• [Instructions to follow]: Give all of the lines again, with nothing added or dropped.

* BEGIN Given information *

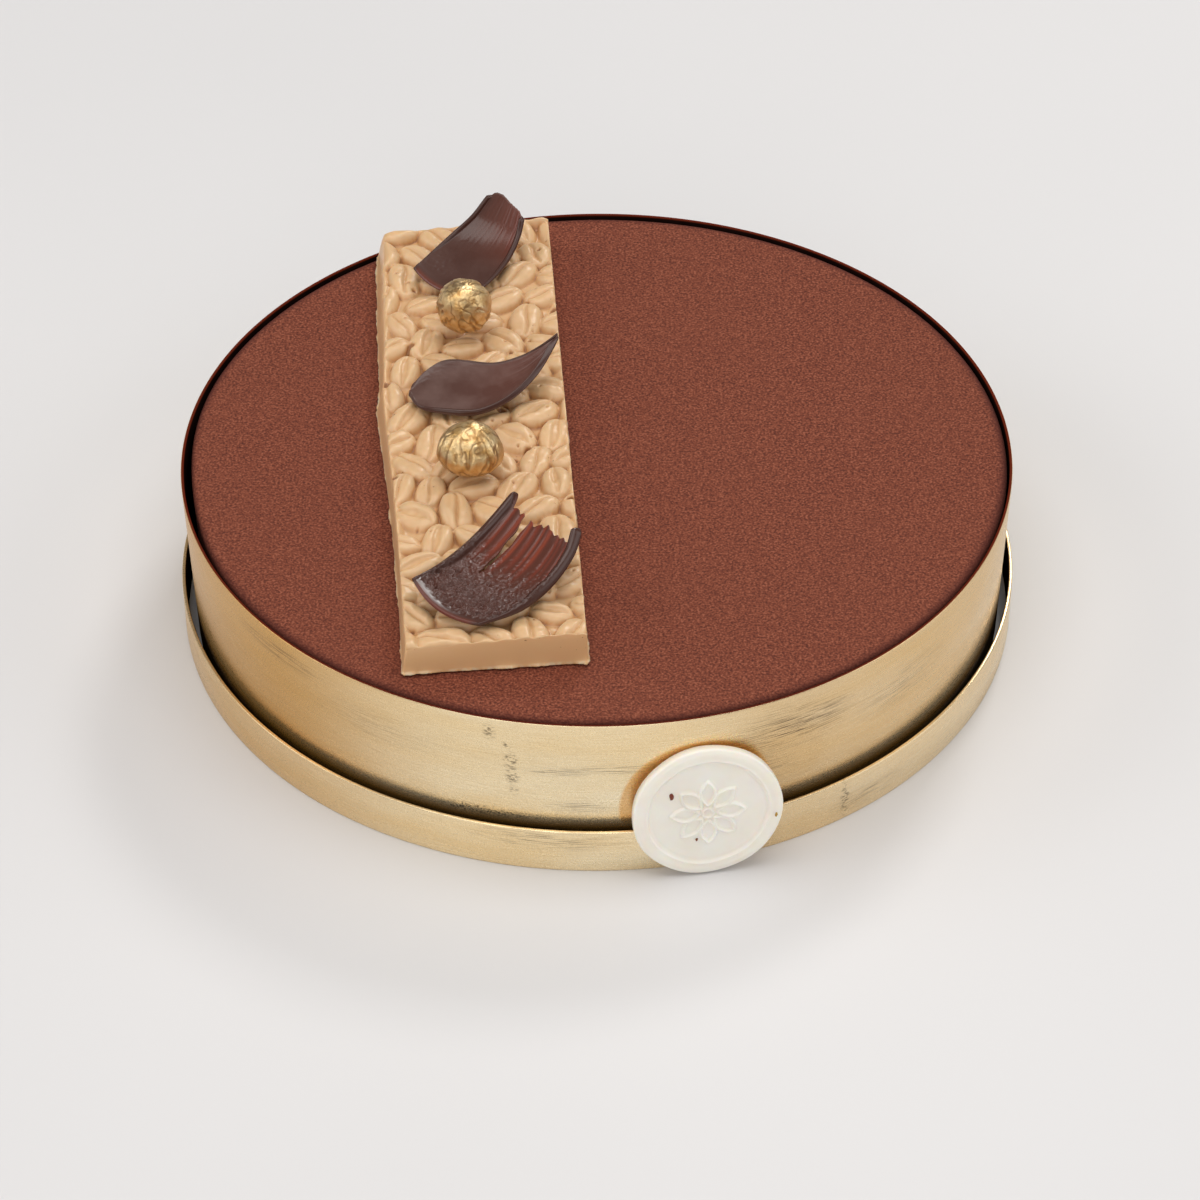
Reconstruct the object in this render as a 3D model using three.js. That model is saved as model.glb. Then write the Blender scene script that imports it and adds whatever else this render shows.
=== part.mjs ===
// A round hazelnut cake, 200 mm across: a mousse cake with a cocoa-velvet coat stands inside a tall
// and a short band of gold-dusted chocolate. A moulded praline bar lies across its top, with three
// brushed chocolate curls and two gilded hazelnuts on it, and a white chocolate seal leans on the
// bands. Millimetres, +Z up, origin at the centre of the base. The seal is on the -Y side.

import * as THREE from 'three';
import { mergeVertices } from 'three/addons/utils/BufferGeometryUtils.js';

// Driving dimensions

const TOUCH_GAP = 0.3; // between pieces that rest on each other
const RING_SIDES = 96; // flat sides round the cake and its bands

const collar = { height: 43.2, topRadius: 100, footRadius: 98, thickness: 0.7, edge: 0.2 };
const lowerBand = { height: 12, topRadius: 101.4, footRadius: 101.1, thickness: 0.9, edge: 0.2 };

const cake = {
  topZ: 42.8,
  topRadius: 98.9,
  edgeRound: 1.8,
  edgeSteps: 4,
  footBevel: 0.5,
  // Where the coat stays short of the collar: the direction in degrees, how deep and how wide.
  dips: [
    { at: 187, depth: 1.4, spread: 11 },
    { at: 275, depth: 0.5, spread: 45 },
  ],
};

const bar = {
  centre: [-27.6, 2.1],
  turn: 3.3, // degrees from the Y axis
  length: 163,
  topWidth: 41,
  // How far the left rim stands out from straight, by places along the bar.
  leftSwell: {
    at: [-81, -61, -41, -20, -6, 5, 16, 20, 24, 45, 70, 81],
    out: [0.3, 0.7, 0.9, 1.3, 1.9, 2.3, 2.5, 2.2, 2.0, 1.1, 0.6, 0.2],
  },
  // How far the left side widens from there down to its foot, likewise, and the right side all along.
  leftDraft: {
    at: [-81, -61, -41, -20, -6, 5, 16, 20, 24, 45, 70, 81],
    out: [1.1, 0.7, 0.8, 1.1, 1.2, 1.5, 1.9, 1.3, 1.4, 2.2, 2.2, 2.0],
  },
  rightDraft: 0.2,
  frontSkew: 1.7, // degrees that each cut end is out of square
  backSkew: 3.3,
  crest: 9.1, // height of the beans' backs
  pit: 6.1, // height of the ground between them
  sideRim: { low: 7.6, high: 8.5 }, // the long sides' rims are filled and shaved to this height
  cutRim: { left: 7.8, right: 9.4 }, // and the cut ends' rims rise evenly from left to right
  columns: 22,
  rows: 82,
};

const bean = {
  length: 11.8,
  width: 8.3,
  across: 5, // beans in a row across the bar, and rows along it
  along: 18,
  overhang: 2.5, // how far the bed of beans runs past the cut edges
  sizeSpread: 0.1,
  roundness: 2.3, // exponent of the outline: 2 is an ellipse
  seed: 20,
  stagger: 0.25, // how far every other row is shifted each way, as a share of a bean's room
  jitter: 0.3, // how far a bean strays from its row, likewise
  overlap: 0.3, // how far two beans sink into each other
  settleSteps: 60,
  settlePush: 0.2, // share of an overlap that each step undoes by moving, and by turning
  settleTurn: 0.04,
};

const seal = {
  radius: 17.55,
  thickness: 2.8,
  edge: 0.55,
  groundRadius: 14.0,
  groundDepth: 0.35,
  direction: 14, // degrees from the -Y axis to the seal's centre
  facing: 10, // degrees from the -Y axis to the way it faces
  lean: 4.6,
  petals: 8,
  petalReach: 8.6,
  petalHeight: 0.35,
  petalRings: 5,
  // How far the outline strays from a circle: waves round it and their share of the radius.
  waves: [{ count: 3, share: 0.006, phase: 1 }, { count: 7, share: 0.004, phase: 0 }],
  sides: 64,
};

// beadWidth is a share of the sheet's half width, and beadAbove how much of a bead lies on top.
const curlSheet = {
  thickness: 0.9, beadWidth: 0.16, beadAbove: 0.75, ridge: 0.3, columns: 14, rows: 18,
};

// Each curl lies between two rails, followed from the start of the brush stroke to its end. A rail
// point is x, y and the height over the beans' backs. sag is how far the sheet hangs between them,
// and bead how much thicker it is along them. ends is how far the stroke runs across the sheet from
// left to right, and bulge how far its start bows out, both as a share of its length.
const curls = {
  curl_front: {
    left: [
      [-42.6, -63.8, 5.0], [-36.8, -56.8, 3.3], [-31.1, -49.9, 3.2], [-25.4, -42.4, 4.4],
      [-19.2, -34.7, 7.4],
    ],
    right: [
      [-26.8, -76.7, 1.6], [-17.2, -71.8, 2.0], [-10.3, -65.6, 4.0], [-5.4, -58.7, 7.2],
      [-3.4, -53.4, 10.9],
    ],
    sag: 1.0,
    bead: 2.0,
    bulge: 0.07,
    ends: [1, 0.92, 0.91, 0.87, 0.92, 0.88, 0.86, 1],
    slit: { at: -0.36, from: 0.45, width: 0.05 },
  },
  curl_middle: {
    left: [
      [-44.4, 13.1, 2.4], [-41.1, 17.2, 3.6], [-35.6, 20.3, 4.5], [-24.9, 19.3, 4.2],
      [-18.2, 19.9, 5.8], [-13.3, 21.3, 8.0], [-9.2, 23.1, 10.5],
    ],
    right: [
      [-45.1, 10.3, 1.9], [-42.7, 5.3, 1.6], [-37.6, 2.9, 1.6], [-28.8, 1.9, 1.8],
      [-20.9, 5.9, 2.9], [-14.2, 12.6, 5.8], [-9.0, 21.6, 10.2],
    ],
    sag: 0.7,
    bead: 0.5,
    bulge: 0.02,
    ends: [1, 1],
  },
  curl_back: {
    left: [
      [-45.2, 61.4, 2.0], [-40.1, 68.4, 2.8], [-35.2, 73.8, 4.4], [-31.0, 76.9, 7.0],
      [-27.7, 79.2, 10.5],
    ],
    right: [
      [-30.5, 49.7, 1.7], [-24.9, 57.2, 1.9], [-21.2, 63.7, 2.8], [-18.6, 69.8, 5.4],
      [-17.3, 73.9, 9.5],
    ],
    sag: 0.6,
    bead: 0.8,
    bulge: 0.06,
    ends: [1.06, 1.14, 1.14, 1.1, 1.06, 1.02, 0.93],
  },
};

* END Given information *

• [Written solution]:
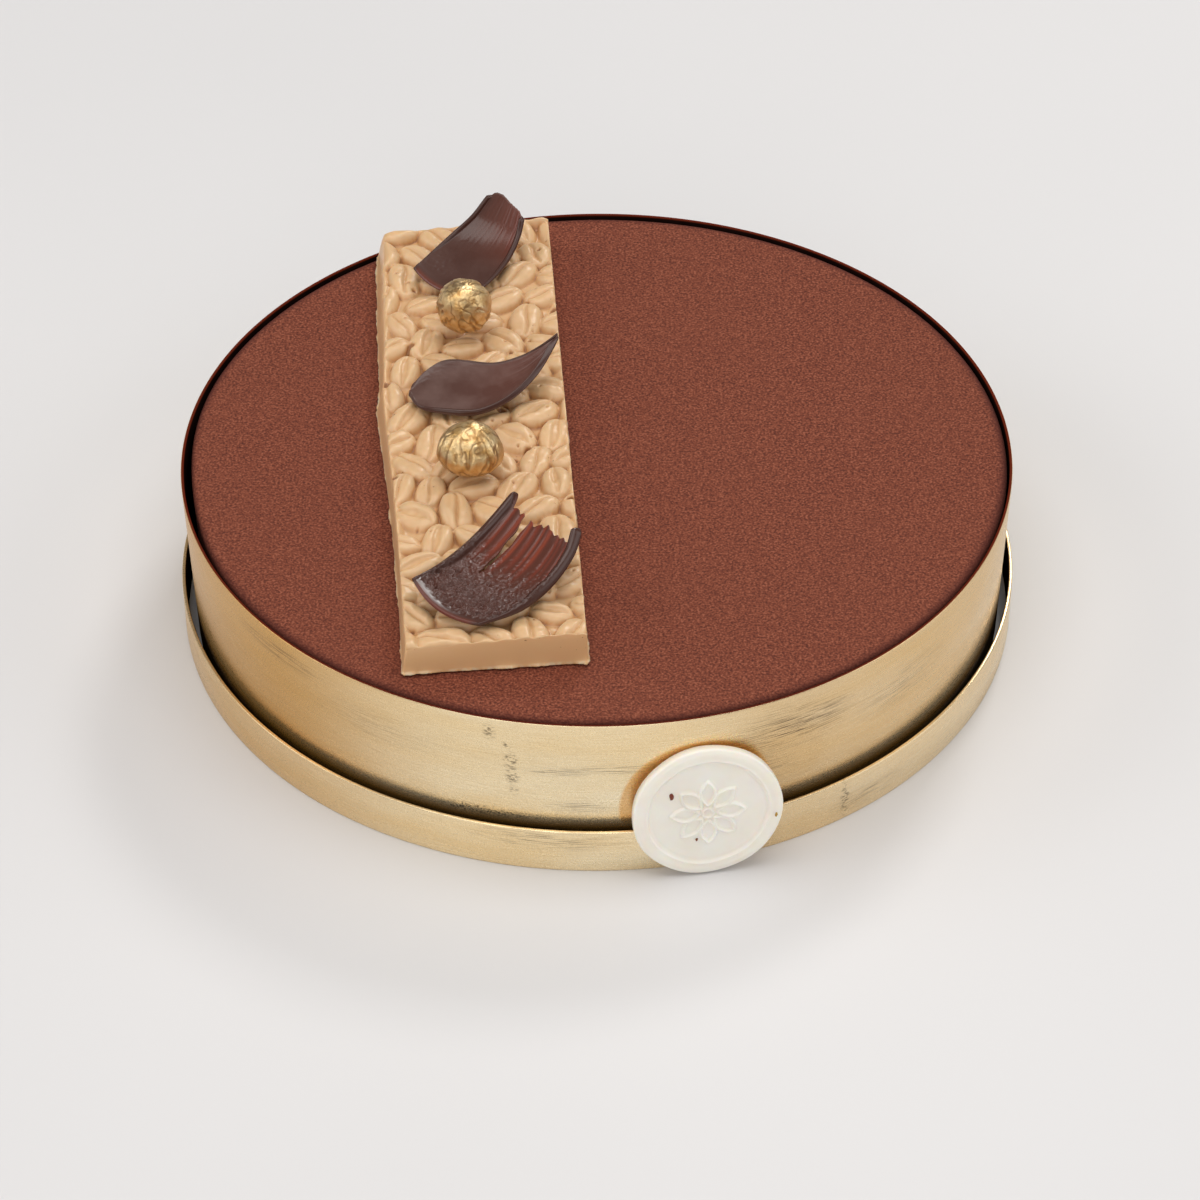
Reconstruct the object in this render as a 3D model using three.js. That model is saved as model.glb. Then write the Blender scene script that imports it and adds whatever else this render shows.
=== part.mjs ===
// A round hazelnut cake, 200 mm across: a mousse cake with a cocoa-velvet coat stands inside a tall
// and a short band of gold-dusted chocolate. A moulded praline bar lies across its top, with three
// brushed chocolate curls and two gilded hazelnuts on it, and a white chocolate seal leans on the
// bands. Millimetres, +Z up, origin at the centre of the base. The seal is on the -Y side.

import * as THREE from 'three';
import { mergeVertices } from 'three/addons/utils/BufferGeometryUtils.js';

// Driving dimensions

const TOUCH_GAP = 0.3; // between pieces that rest on each other
const RING_SIDES = 96; // flat sides round the cake and its bands

const collar = { height: 43.2, topRadius: 100, footRadius: 98, thickness: 0.7, edge: 0.2 };
const lowerBand = { height: 12, topRadius: 101.4, footRadius: 101.1, thickness: 0.9, edge: 0.2 };

const cake = {
  topZ: 42.8,
  topRadius: 98.9,
  edgeRound: 1.8,
  edgeSteps: 4,
  footBevel: 0.5,
  // Where the coat stays short of the collar: the direction in degrees, how deep and how wide.
  dips: [
    { at: 187, depth: 1.4, spread: 11 },
    { at: 275, depth: 0.5, spread: 45 },
  ],
};

const bar = {
  centre: [-27.6, 2.1],
  turn: 3.3, // degrees from the Y axis
  length: 163,
  topWidth: 41,
  // How far the left rim stands out from straight, by places along the bar.
  leftSwell: {
    at: [-81, -61, -41, -20, -6, 5, 16, 20, 24, 45, 70, 81],
    out: [0.3, 0.7, 0.9, 1.3, 1.9, 2.3, 2.5, 2.2, 2.0, 1.1, 0.6, 0.2],
  },
  // How far the left side widens from there down to its foot, likewise, and the right side all along.
  leftDraft: {
    at: [-81, -61, -41, -20, -6, 5, 16, 20, 24, 45, 70, 81],
    out: [1.1, 0.7, 0.8, 1.1, 1.2, 1.5, 1.9, 1.3, 1.4, 2.2, 2.2, 2.0],
  },
  rightDraft: 0.2,
  frontSkew: 1.7, // degrees that each cut end is out of square
  backSkew: 3.3,
  crest: 9.1, // height of the beans' backs
  pit: 6.1, // height of the ground between them
  sideRim: { low: 7.6, high: 8.5 }, // the long sides' rims are filled and shaved to this height
  cutRim: { left: 7.8, right: 9.4 }, // and the cut ends' rims rise evenly from left to right
  columns: 22,
  rows: 82,
};

const bean = {
  length: 11.8,
  width: 8.3,
  across: 5, // beans in a row across the bar, and rows along it
  along: 18,
  overhang: 2.5, // how far the bed of beans runs past the cut edges
  sizeSpread: 0.1,
  roundness: 2.3, // exponent of the outline: 2 is an ellipse
  seed: 20,
  stagger: 0.25, // how far every other row is shifted each way, as a share of a bean's room
  jitter: 0.3, // how far a bean strays from its row, likewise
  overlap: 0.3, // how far two beans sink into each other
  settleSteps: 60,
  settlePush: 0.2, // share of an overlap that each step undoes by moving, and by turning
  settleTurn: 0.04,
};

const seal = {
  radius: 17.55,
  thickness: 2.8,
  edge: 0.55,
  groundRadius: 14.0,
  groundDepth: 0.35,
  direction: 14, // degrees from the -Y axis to the seal's centre
  facing: 10, // degrees from the -Y axis to the way it faces
  lean: 4.6,
  petals: 8,
  petalReach: 8.6,
  petalHeight: 0.35,
  petalRings: 5,
  // How far the outline strays from a circle: waves round it and their share of the radius.
  waves: [{ count: 3, share: 0.006, phase: 1 }, { count: 7, share: 0.004, phase: 0 }],
  sides: 64,
};

// beadWidth is a share of the sheet's half width, and beadAbove how much of a bead lies on top.
const curlSheet = {
  thickness: 0.9, beadWidth: 0.16, beadAbove: 0.75, ridge: 0.3, columns: 14, rows: 18,
};

// Each curl lies between two rails, followed from the start of the brush stroke to its end. A rail
// point is x, y and the height over the beans' backs. sag is how far the sheet hangs between them,
// and bead how much thicker it is along them. ends is how far the stroke runs across the sheet from
// left to right, and bulge how far its start bows out, both as a share of its length.
const curls = {
  curl_front: {
    left: [
      [-42.6, -63.8, 5.0], [-36.8, -56.8, 3.3], [-31.1, -49.9, 3.2], [-25.4, -42.4, 4.4],
      [-19.2, -34.7, 7.4],
    ],
    right: [
      [-26.8, -76.7, 1.6], [-17.2, -71.8, 2.0], [-10.3, -65.6, 4.0], [-5.4, -58.7, 7.2],
      [-3.4, -53.4, 10.9],
    ],
    sag: 1.0,
    bead: 2.0,
    bulge: 0.07,
    ends: [1, 0.92, 0.91, 0.87, 0.92, 0.88, 0.86, 1],
    slit: { at: -0.36, from: 0.45, width: 0.05 },
  },
  curl_middle: {
    left: [
      [-44.4, 13.1, 2.4], [-41.1, 17.2, 3.6], [-35.6, 20.3, 4.5], [-24.9, 19.3, 4.2],
      [-18.2, 19.9, 5.8], [-13.3, 21.3, 8.0], [-9.2, 23.1, 10.5],
    ],
    right: [
      [-45.1, 10.3, 1.9], [-42.7, 5.3, 1.6], [-37.6, 2.9, 1.6], [-28.8, 1.9, 1.8],
      [-20.9, 5.9, 2.9], [-14.2, 12.6, 5.8], [-9.0, 21.6, 10.2],
    ],
    sag: 0.7,
    bead: 0.5,
    bulge: 0.02,
    ends: [1, 1],
  },
  curl_back: {
    left: [
      [-45.2, 61.4, 2.0], [-40.1, 68.4, 2.8], [-35.2, 73.8, 4.4], [-31.0, 76.9, 7.0],
      [-27.7, 79.2, 10.5],
    ],
    right: [
      [-30.5, 49.7, 1.7], [-24.9, 57.2, 1.9], [-21.2, 63.7, 2.8], [-18.6, 69.8, 5.4],
      [-17.3, 73.9, 9.5],
    ],
    sag: 0.6,
    bead: 0.8,
    bulge: 0.06,
    ends: [1.06, 1.14, 1.14, 1.1, 1.06, 1.02, 0.93],
  },
};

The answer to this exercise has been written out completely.